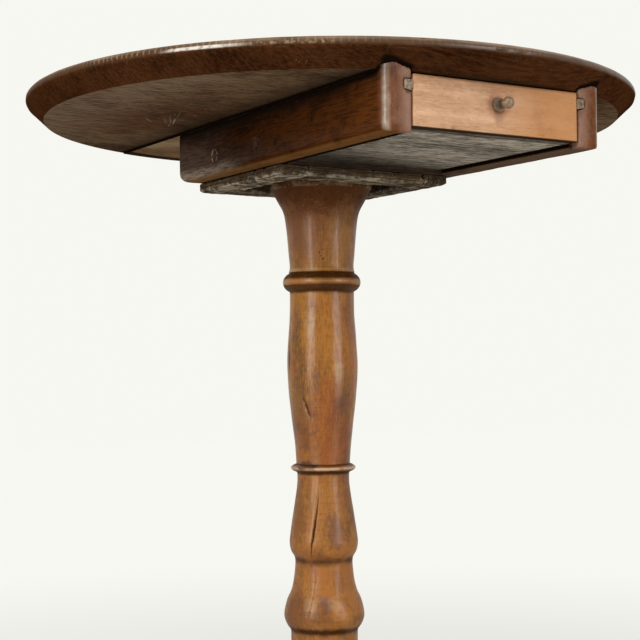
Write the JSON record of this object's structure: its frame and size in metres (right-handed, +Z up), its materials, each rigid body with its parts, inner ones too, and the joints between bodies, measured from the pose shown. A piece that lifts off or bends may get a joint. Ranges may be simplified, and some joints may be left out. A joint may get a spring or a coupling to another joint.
{
  "type": "tavern table",
  "caption": "Round wooden tavern table on a turned column with tripod legs; a shallow side-hung drawer slides out from a case under the top.",
  "frame": {"origin": "on the floor, under the middle of the round top", "axes": "+Z up, the drawer opens toward -Y, +X to the right seen from the drawer side"},
  "size_m": [0.64, 0.6398, 0.755],
  "materials": {
    "top_wood": "dark walnut, worn satin varnish, dry unfinished underside",
    "top_centre_wood": "walnut, worn satin varnish, paler dry underside",
    "bearer_wood": "dark red-brown stained wood, satin",
    "block_wood": "rough dark secondary wood, matte",
    "frame_wood": "worn brown wood with pale edges, matte",
    "column_wood": "honey-brown turned wood, old satin varnish",
    "drawer_front_wood": "light tan wood, satin",
    "drawer_inner_wood": "grey weathered unfinished wood, matte",
    "knob_wood": "olive-brown turned wood, satin",
    "iron": "rusted wrought iron, matte"
  },
  "bodies": {
    "table": {"bearer_left": "bearer_wood", "bearer_right": "bearer_wood", "bearer_screws": "iron", "block_pegs": "bearer_wood", "column": "column_wood", "column_wedge": "block_wood", "frame_nails": "iron", "frame_strip_front": "frame_wood", "frame_strip_left": "frame_wood", "frame_strip_rear": "frame_wood", "frame_strip_right": "frame_wood", "head_block": "block_wood", "leg_front": "column_wood", "leg_rear_left": "column_wood", "leg_rear_right": "column_wood", "top_board_centre": "top_centre_wood", "top_board_left": "top_wood", "top_board_right": "top_wood", "top_seam_dowels": "block_wood"},
    "drawer": {"drawer_back": "drawer_inner_wood", "drawer_bottom": "drawer_inner_wood", "drawer_bottom_pins": "iron", "drawer_front": "drawer_front_wood", "drawer_knob": "knob_wood", "drawer_runner_left": "drawer_front_wood", "drawer_runner_pins": "iron", "drawer_runner_right": "drawer_front_wood", "drawer_side_left": "drawer_inner_wood", "drawer_side_pins": "iron", "drawer_side_right": "drawer_inner_wood"}
  },
  "joints": [
    {"name": "drawer_slide", "type": "slide", "parent": "table", "child": "drawer", "axis": [0, -1, 0], "range_m": [0, 0.16]}
  ]
}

┄┄┄┄┄┄

# What to work on
Filter out every line that lacks the word "bodies", and copy the rest.

# Answer to the task
Write the JSON record of this object's structure: its frame and size in metres (right-handed, +Z up), its materials, each rigid body with its parts, inner ones too, and the joints between bodies, measured from the pose shown. A piece that lifts off or bends may get a joint. Ranges may be simplified, and some joints may be left out. A joint may get a spring or a coupling to another joint.
  "bodies": {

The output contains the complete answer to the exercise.